Votre livre donne une soixantaine d’outils pour favoriser le bonheur au travail. Pouvez-vous nous en donner un pour…
Favoriser un climat serein ? La météo intérieure. C’est un tour de parole au cours duquel chacun exprime son état émotionnel du moment. Il peut servir de rituel pour démarrer une réunion. Il s’agit de prendre le temps de ressentir ce qui se passe en nous : quelle émotion est présente en moi ? Quelle est mon humeur du jour ? Le simple fait de prendre conscience de ses émotions, de mettre un mot dessus, permet de les apaiser. Le fait de les partager avec les autres est une façon efficace de se mettre en lien. C’est facile à mettre en oeuvre, même si au départ cela peut surprendre ou sembler bizarre, cela marche vraiment !
Favoriser la reconnaissance ? Parfois un bravo spontané ne suffit pas et une réunion de félicitations s’avère nécessaire pour reconnaître la contribution du collaborateur. Dans le
cadre du management bienveillant, le manager définit un temps pour exprimer sa satisfaction envers un collaborateur en entretien individuel ou réunion collective. Cette attitude positive nourrit l’engagement et la motivation, accroît la confiance en soi et l’énergie nécessaire à la continuité de la bonne performance.
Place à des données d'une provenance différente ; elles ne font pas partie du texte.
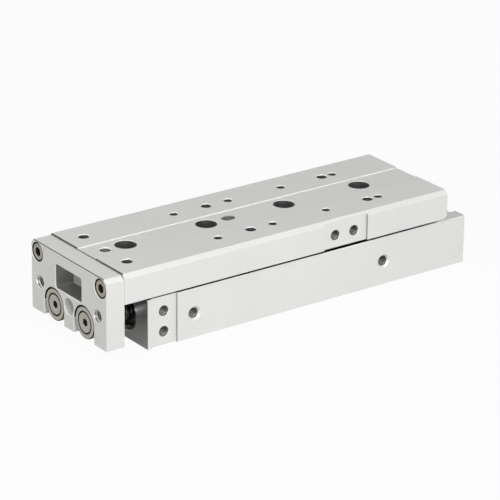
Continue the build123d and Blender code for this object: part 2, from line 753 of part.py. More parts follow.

Favoriser le coopératif ? Le mentorat, ou le mentorat inversé. Le mentorat désigne une relation interpersonnelle de soutien, d’aide, d’échanges et d’apprentissage, dans laquelle une personne d’expérience, le mentor, offre sa sagesse acquise et son expertise dans le but de favoriser le développement d’une autre personne, le mentoré, qui a des compétences ou des connaissances à acquérir et des objectifs professionnels à atteindre. Le mentorat augmente la satisfaction au travail, favorise le sentiment d’appartenance, accélère l’acquisition de nouvelles compétences et améliore la communication en le travail en équipe. C’est également un bon moyen de créer du lien entre générations.

Comment voyez-vous le poste de CHO dans 5 ou 10 ans ?
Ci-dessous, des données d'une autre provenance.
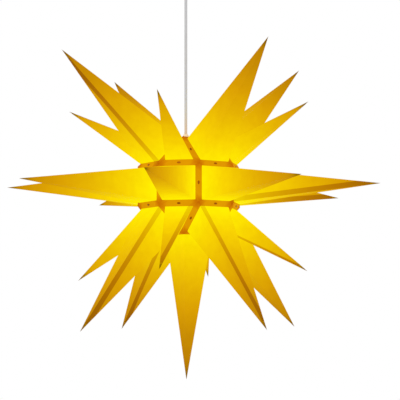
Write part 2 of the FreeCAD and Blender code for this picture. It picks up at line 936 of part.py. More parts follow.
pin = paper_fastener()
slanted = (core_half + core_edge / 2) / 2
pin_rings = {
    "cover_fasteners": core_half,
    "upper_fasteners": slanted,
    "upper_belt_fasteners": core_edge / 2,
    "belt_fasteners": 0,
    "lower_belt_fasteners": -core_edge / 2,
    "lower_fasteners": -slanted,
    "bottom_fasteners": -core_half,
}
for name, height in pin_rings.items():
    save(name, fastener_group(height, pin, all_joins))

nut_bore = stem_d + 2 * running_gap
save("hanger_plate", hanger_plate())
save("star_grip", star_grip())
save("star_grip_nut", hex_nut(plate_bottom, nut_bore))
save("lampholder_cap", lampholder_cap())
save("lampholder_body", lampholder_body())
save("lampholder_insert", lampholder_insert())
save("lampholder_shell", lampholder_shell())
save("lampholder_contact", centre_contact())
save("lampholder_screws", lampholder_screws())
save("lamp_lead", lamp_lead())
save("lamp_contact", lamp_contact())
save("lamp_insulator", lamp_insulator())
save("lamp_screw_shell", lamp_shell())
save("lamp_housing", lamp_housing())
save("lamp_board", lamp_board())
save("lamp_globe", lamp_globe())
save("canopy", canopy())
save("ceiling_bracket", ceiling_bracket())
save("canopy_screws", side_screws())
save("ceiling_grip", ceiling_grip())
save("ceiling_grip_nut", hex_nut(canopy_floor + nut_height, nut_bore))
save("terminal_block", terminal_block())
save("terminal_screws", terminal_screws())
save("cord_tail", cord_tail())
save("cord_bend", cord_bend())
save("cord", cord())
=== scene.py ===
# %% [markdown]
# This file dresses a paper star lantern: twenty-five folded paper points round a body with
# twenty-six faces, hung by its lamp cord from a ceiling canopy. The construction model is loaded
# first and never changed, so every new piece takes its place and size from it.

# %% Load the frame
import json
import math

import bmesh
import bpy
from mathutils import Matrix, Vector


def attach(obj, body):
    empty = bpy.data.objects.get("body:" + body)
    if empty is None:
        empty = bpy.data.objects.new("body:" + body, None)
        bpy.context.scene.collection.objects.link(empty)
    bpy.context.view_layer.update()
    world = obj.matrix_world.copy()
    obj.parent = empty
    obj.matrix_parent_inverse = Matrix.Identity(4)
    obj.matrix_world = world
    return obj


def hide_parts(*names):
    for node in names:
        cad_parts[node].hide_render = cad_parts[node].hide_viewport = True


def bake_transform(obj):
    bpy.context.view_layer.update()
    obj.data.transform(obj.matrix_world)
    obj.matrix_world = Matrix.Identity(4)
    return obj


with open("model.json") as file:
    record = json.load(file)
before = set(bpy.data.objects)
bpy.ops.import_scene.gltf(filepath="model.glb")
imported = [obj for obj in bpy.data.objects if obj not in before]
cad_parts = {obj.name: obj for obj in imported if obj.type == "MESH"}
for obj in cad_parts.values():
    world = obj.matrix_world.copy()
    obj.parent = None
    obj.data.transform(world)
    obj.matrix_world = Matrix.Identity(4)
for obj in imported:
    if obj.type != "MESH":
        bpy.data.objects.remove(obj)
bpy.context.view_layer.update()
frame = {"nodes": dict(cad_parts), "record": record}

nodes = frame["nodes"]

# %% [markdown]
# The photograph was taken a little below the star, so the camera looks slightly upwards and the
# belt of the star is seen from underneath. A long lens from two and a half metres keeps the
# points in proportion. The star sits left of and above the middle of the picture, which is done
# with a small lens shift, as a product photographer would, instead of turning the camera.

# %% Camera
star_drop = 0.380
star_shift = 0.005
camera_distance = 2.4905
camera_tilt = math.radians(5.617)
picture_width = 400
focal_pixels = 1585
sensor_width = 36
star_pixel = Vector((189.0, 187.4))

star_centre = Vector((star_shift, 0, -star_drop))
view_line = Vector((0, math.cos(camera_tilt), math.sin(camera_tilt)))
lens = bpy.data.cameras.new("camera")
lens.sensor_width = sensor_width
lens.lens = sensor_width * focal_pixels / picture_width
lens.shift_x = (picture_width / 2 - star_pixel.x) / picture_width
lens.shift_y = (star_pixel.y - picture_width / 2) / picture_width
camera = bpy.data.objects.new("camera", lens)
camera.location = star_centre - view_line * camera_distance
camera.rotation_euler = (math.pi / 2 + camera_tilt, 0, 0)
bpy.context.scene.collection.objects.link(camera)
bpy.context.scene.camera = camera
print("lens", round(lens.lens, 1), "mm, shift", round(lens.shift_x, 4), round(lens.shift_y, 4))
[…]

AM. J’ai la conviction que c’est un métier qui va se déployer de plus en plus. Il ne portera peut-être plus le même nom, mais il va prendre de l’ampleur. On peut faire un parallèle avec le digital dans les années 90. C’était un poste confié aux directeurs informatiques avant que cela ne devienne une fonction transversale. Et dans 30 ans, il n’y aura plus de CHO car chacun sera ambassadeur du bonheur au travail. C’est mon côté optimiste qui parle !
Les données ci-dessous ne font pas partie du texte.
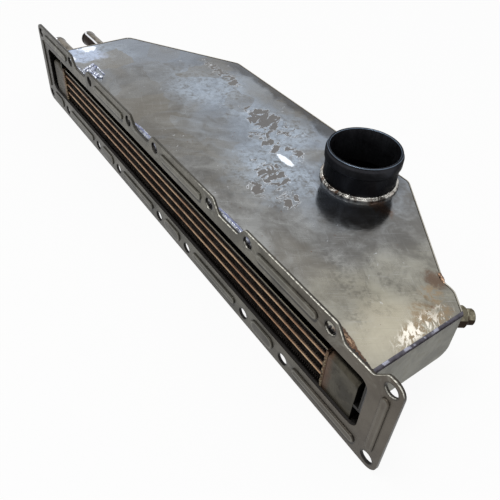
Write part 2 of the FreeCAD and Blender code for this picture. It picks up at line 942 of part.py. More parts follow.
# Baffle that shuts the way over the core and past the near tank
baffle_reach = (core_rear - size("hood_sheet"), core_rear)
over_core = block_between((-far_inner, near_inner), baffle_reach, (core_top, roof_under))
past_tank = block_between((tank_end, near_inner), baffle_reach, (floor_top, core_top))
made_feature("bypass_baffle", over_core.fuse(past_tank).cut([pan, seam]).removeSplitter())

# Roof, welded to the pan along its rim
roof_limits = block_between((-BEYOND, seam_start), (flange_back, BEYOND), (-BEYOND, BEYOND))
rim_width = float(size("rim_weld_width"))
roof = plan_prism(roof_under, roof_top, inset=rim_width, spread=SPREAD).common(roof_limits)
pipe_hole = Part.makeCylinder(
    float(pipe_outer),
    hood_sheet,
    Vector(float(pipe_x), float(pipe_y), float(roof_under)),
)
made_feature("roof_plate", roof.cut(pipe_hole))

rim_top = roof_top + size("rim_weld_rise")
rim = plan_prism(roof_under, rim_top, spread=SPREAD)
rim = rim.cut(plan_prism(roof_under, rim_top, inset=rim_width, spread=SPREAD))
crown = [edge for edge in rim.Edges if near(edge.BoundBox.ZMin, rim_top)]
rim = rim.makeFillet(float(size("rim_weld_round")), crown).common(roof_limits).cut(inlet_weld.Shape)
made_feature("rim_weld", rim)

# Caps behind the flange that close the window past the ends of the tanks
cap_end = window_half + size("cap_lap")
cap_low = tank_bottom - size("cap_sheet")


def cap_block(closed, tank_side, depth, high, wall=zero):
    """The outside of a cap behind the flange or, with a wall, the space in it."""
    inner_end = float(closed) + math.copysign(float(wall), float(tank_side) - float(closed))
    return block_between(
        sorted((inner_end, float(tank_side))),
        (flange_back, flange_back + depth - wall),
        (cap_low + wall, high - wall),
    )


far_cap_limits = (-cap_end, -far_outer, size("far_cap_depth"), window_top + size("cap_lap"))
far_cap_outside = cap_block(*far_cap_limits)
far_cap = far_cap_outside.cut([cap_block(*far_cap_limits, size("cap_sheet")), far_envelope])
made_feature("far_end_cap", far_cap)

near_cap_limits = (cap_end, tank_end, size("near_cap_depth"), floor_under)
near_cap = cap_block(*near_cap_limits).cut(cap_block(*near_cap_limits, size("cap_sheet")))
made_feature("near_end_cap", near_cap)

# Fillet weld where the plenum's front rim meets the flange
leg = float(size("joint_weld_leg"))
front = float(flange_back)


def rim_rectangle(y, spread):
    left = -float(far_outer) - spread
    right = float(near_outer) + spread
    low = float(floor_under)
    high = float(roof_top) + spread
    places = ((left, low), (right, low), (right, high), (left, high), (left, low))
    return Part.makePolygon([Vector(x, y, z) for x, z in places])


weld = Part.makeLoft([rim_rectangle(front, leg), rim_rectangle(front + leg, 0.0)], True, True)
behind_rim = block_between((-far_outer, near_outer), (flange_back, BEYOND), (-BEYOND, roof_top))
made_feature("flange_weld", weld.cut([behind_rim, seam, rim, far_cap_outside]))


# Sensor port: a hexagon boss on the wall, a washer and a hexagon plug, along one axis

def port_part(kind, name, **sizes):
    """A primitive whose sizes are bound to the sheet."""
    part = doc.addObject(f"Part::{kind}", name)
    for field, value in sizes.items():
        part.setExpression(field, value.text)
    return part


def nut_blank(name, flats, length):
    """A hexagonal prism whose outer corners are turned off at 30 degrees."""
    prism = port_part("Prism", f"{name}_prism", Circumradius=flats / 2 * HEX_CORNER, Height=length)
    prism.Polygon = HEX_SIDES
    start = flats * NUT_CHAMFER_START
    cone = port_part(
        "Cone",
        f"{name}_chamfer",
        Radius1=start + length * NUT_CHAMFER_SLOPE,
        Radius2=start,
        Height=length,
    )
    blank = doc.addObject("Part::Common", f"{name}_blank")
    blank.Base = prism
    blank.Tool = cone
    return blank


def finish_port(name, kind, base, tool, level):
    piece = doc.addObject(f"Part::{kind}", name)
    piece.Label = name
    piece.Base = base
    piece.Tool = tool
    piece.Placement = Placement(port_foot + port_normal * float(level), port_turn)
    nodes.append(piece)


bore_radius = size("port_bore") / 2
finish_port(
    "port_boss",
    "Cut",
    nut_blank("boss", size("port_flats"), size("port_length")),
    port_part("Cylinder", "boss_bore", Radius=bore_radius, Height=size("port_length")),
    zero,
)
finish_port(
    "port_washer",
    "Cut",
    port_part("Cylinder", "washer_disc", Radius=size("washer_diameter") / 2, Height=size("washer_sheet")),
    port_part("Cylinder", "washer_bore", Radius=bore_radius, Height=size("washer_sheet")),
    size("port_length"),
)
shank = port_part(
    "Cylinder",
    "plug_shank",
    Radius=bore_radius,
    Height=size("plug_shank") + size("washer_sheet"),
)
shank.setExpression("Placement.Base.z", (-size("plug_shank") - size("washer_sheet")).text)
finish_port(
    "port_plug",
    "Fuse",
    nut_blank("plug", size("plug_flats"), size("plug_head")),
    shank,
    size("port_length") + size("washer_sheet"),
)


# Check and write

doc.recompute()
for item in doc.Objects:
    if "Invalid" in item.State or "Error" in item.State:
        raise RuntimeError(f"{item.Label} failed: {item.State}")
for node in nodes:
    if node.Shape.isNull() or not node.Shape.isValid():
        raise RuntimeError(f"{node.Label} has no valid shape")
os.makedirs("parts", exist_ok=True)
for node in nodes:
    node.Shape.exportStep(f"parts/{node.Label}.step")
    solids = len(node.Shape.Solids)
    print(f"{node.Label}: {solids} solid(s), {node.Shape.Volume / 1000:.2f} cm3")
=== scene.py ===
"""Looks of an engine aftercooler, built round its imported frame.

The frame's row axes hold here too: X runs along the flange with the hose stub towards +X, Y runs
from the flange's front face back into the plenum, and Z is up. Meshes are in metres. Shader
patterns are written in millimetres.
"""

import functools
import logging
import math
from dataclasses import dataclass, field
from enum import Enum
from typing import Any, Iterable, Sequence

import bmesh
import bpy
from mathutils import Matrix, Vector


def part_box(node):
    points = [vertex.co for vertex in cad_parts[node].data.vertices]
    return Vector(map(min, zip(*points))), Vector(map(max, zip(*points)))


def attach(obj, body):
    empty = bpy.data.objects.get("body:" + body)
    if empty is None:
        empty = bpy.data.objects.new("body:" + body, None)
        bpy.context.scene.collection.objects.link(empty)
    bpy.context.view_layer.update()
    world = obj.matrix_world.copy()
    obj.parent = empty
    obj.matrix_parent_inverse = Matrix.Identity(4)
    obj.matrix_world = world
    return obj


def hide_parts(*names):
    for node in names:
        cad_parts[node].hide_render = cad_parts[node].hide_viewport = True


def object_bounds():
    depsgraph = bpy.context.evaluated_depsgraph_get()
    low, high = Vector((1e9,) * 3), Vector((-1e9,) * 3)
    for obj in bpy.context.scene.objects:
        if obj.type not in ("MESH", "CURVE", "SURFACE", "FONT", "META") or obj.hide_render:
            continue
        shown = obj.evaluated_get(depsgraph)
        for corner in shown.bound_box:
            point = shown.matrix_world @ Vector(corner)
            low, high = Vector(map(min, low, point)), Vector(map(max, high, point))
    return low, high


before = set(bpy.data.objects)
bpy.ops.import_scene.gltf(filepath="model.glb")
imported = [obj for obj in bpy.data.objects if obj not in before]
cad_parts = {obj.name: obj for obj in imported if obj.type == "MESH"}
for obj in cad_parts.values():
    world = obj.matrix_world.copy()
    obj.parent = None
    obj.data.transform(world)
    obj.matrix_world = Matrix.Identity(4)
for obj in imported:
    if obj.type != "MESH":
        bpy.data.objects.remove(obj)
CAD_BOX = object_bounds()

log = logging.getLogger("aftercooler")

MM = 0.001
ROOT = "root"
Triple = tuple[float, float, float]
Colour = Triple
WHITE: Colour = (1.0, 1.0, 1.0)
EVEN: Triple = (1.0, 1.0, 1.0)


def tone(red: int, green: int, blue: int) -> Colour:
    """A colour as it looks on a screen, from 0 to 255, as the linear value that a shader takes."""
    shares = (channel / 255 for channel in (red, green, blue))
    return tuple(s / 12.92 if s <= 0.04045 else ((s + 0.055) / 1.055) ** 2.4 for s in shares)


class Value:
    """A number that a node tree works out; arithmetic on it adds Math nodes to the tree."""

    def __init__(self, tree: "Tree", socket: bpy.types.NodeSocket) -> None:
        """Wrap a number output of one of a tree's nodes."""
        self.tree = tree
        self.socket = socket

    def math(self, operation: str, first: Any, second: Any = 0.0) -> "Value":
        """One Math node: an operation, such as ADD, on one or two numbers or values."""
        sockets = {0: first, 1: second}
        return Value(self.tree, self.tree.result("ShaderNodeMath", {"operation": operation}, sockets))

    def __add__(self, other: Any) -> "Value":
        """self + other"""
        return self.math("ADD", self, other)

    __radd__ = __add__

    def __sub__(self, other: Any) -> "Value":
        """self - other"""
        return self.math("SUBTRACT", self, other)

    def __rsub__(self, other: Any) -> "Value":
        """other - self"""
        return self.math("SUBTRACT", other, self)

    def __mul__(self, other: Any) -> "Value":
        """self * other"""
        return self.math("MULTIPLY", self, other)

    __rmul__ = __mul__

    def __truediv__(self, other: Any) -> "Value":
        """self / other"""
        return self.math("DIVIDE", self, other)

    def __mod__(self, other: Any) -> "Value":
        """self % other"""
        return self.math("FLOORED_MODULO", self, other)

    def __pow__(self, other: Any) -> "Value":
        """self ** other"""
        return self.math("POWER", self, other)

    def __abs__(self) -> "Value":
        """abs(self)"""
        return self.math("ABSOLUTE", self)

    def sign(self) -> "Value":
        """1, 0 or -1."""
        return self.math("SIGN", self)

    def sine(self) -> "Value":
        """The sine of the value, in radians."""
        return self.math("SINE", self)

    def least(self, other: Any) -> "Value":
        """The smaller of two values."""
        return self.math("MINIMUM", self, other)

    def most(self, other: Any) -> "Value":
        """The larger of two values."""
        return self.math("MAXIMUM", self, other)

    def hypot(self, other: "Value") -> "Value":
        """The length of a line from its two parts."""
        return (self * self + other * other) ** 0.5

    def nearest(self, centre: float, pitch: float) -> "Value":
        """Distance from the nearest of the places that repeat from a centre at a pitch."""
        return (self - centre + pitch / 2) % pitch - pitch / 2

    def swing(self, reach: float) -> "Value":
        """How far a noise strays from its middle, times a reach."""
        return (self - 0.5) * reach

    def ease(self, start: float, end: float) -> "Value":
        """A soft step.

        Args:
            start: Where it is 0.
            end: Where it is 1; it may be the smaller of the two.

        Returns:
            The step.
        """
        sockets = {"Value": self, "From Min": start, "From Max": end}
        step = self.tree.node("ShaderNodeMapRange", {"interpolation_type": "SMOOTHSTEP"}, sockets)
        return Value(self.tree, step.outputs["Result"])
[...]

(1) La boîte à outils du Chief Happiness Officer, Dunod, septembre 2018. Découvrez 66 outils indispensables pour favoriser l’épanouissement au travail et transformer durablement votre organisation. Chaque outil est traité de façon structurée sur 2 ou 4 pages et enrichi de visuels de synthèse, d’objectifs et de conseils  méthodologiques. Des exercices et des cas d’entreprise sont proposés pour une meilleure appropriation des outils. Cet ouvrage comprend également 8 vidéos qui donnent les clés du succès de la fonction de Chief Happiness Officer (CHO) et permettent d’explorer de façon plus approfondie certains concepts ou pratiques.

Les trois auteurs, Amélie Motte, Sylvain Boutet et Saphia Larabi, sont membres de la Fabrique Spinoza. Amélie Motte et Sylvain Boutet anime également des formations au sein de l’Académie Spinoza, notamment sur les fondamentaux du bonheur au travail.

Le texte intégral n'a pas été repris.